EXERCISE GOAL — Copy out exactly the lines from the first line of the material below through the line containing "drive_slot_depth = 6.5", and nothing beyond them.

RECORDS SHOWN —
☆ ☆ ☆ ☆

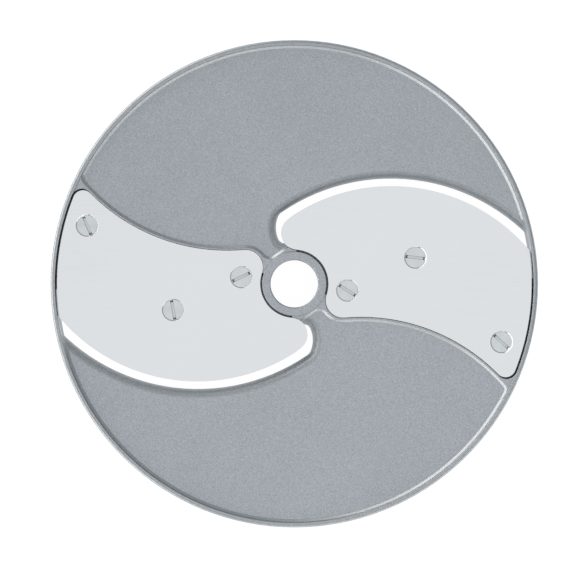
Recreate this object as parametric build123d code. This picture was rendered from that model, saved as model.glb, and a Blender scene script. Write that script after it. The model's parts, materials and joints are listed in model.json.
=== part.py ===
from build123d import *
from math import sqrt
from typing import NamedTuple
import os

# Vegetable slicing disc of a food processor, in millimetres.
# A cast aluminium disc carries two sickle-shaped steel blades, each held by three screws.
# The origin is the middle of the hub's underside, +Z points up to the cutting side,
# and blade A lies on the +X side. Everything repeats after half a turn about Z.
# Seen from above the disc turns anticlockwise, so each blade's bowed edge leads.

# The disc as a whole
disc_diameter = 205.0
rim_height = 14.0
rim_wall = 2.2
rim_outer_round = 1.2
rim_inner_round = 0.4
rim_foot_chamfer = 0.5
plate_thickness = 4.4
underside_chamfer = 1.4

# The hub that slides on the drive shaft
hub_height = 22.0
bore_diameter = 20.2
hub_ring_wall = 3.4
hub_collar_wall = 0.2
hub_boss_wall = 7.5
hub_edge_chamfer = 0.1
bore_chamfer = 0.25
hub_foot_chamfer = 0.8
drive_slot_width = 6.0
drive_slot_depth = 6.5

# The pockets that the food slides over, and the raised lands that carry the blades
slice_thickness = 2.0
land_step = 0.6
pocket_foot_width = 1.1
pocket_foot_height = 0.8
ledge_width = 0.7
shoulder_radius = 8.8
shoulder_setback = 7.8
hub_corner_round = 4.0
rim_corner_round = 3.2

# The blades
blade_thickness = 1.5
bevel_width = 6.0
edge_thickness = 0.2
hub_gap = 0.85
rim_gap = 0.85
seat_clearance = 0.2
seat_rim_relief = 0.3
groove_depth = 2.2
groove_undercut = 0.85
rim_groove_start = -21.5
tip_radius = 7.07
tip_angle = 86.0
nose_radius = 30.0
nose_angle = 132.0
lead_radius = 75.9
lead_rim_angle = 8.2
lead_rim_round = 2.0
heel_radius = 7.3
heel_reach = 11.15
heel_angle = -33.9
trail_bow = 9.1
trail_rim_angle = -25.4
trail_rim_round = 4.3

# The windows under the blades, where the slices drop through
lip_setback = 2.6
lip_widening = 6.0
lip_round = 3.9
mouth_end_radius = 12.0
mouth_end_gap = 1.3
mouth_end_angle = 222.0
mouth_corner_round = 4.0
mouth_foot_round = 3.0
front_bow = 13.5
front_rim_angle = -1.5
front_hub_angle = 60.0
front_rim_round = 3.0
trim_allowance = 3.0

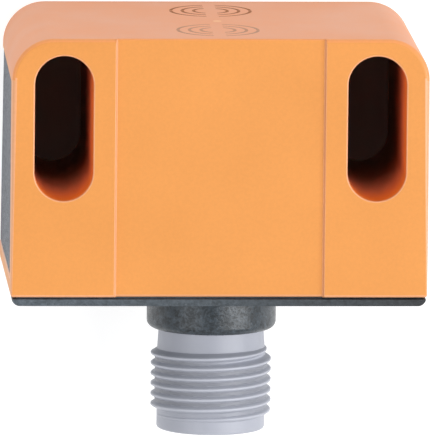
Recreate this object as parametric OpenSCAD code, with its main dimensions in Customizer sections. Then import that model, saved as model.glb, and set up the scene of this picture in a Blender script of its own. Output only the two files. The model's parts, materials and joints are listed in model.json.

☆ ☆ ☆ ☆

THE RESULT —
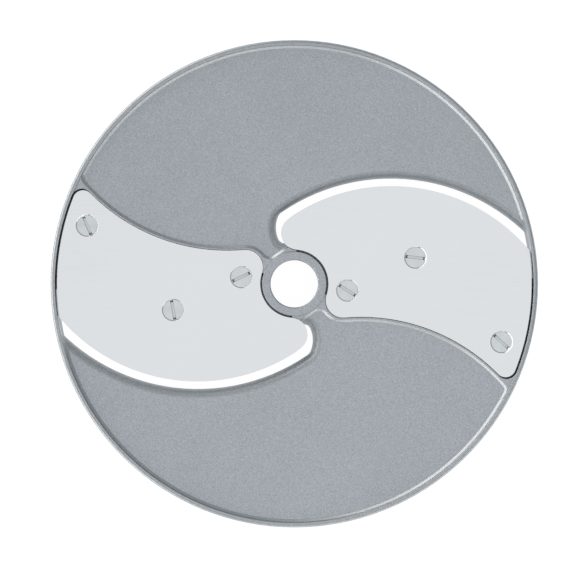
Recreate this object as parametric build123d code. This picture was rendered from that model, saved as model.glb, and a Blender scene script. Write that script after it. The model's parts, materials and joints are listed in model.json.
=== part.py ===
from build123d import *
from math import sqrt
from typing import NamedTuple
import os

# Vegetable slicing disc of a food processor, in millimetres.
# A cast aluminium disc carries two sickle-shaped steel blades, each held by three screws.
# The origin is the middle of the hub's underside, +Z points up to the cutting side,
# and blade A lies on the +X side. Everything repeats after half a turn about Z.
# Seen from above the disc turns anticlockwise, so each blade's bowed edge leads.

# The disc as a whole
disc_diameter = 205.0
rim_height = 14.0
rim_wall = 2.2
rim_outer_round = 1.2
rim_inner_round = 0.4
rim_foot_chamfer = 0.5
plate_thickness = 4.4
underside_chamfer = 1.4

# The hub that slides on the drive shaft
hub_height = 22.0
bore_diameter = 20.2
hub_ring_wall = 3.4
hub_collar_wall = 0.2
hub_boss_wall = 7.5
hub_edge_chamfer = 0.1
bore_chamfer = 0.25
hub_foot_chamfer = 0.8
drive_slot_width = 6.0
drive_slot_depth = 6.5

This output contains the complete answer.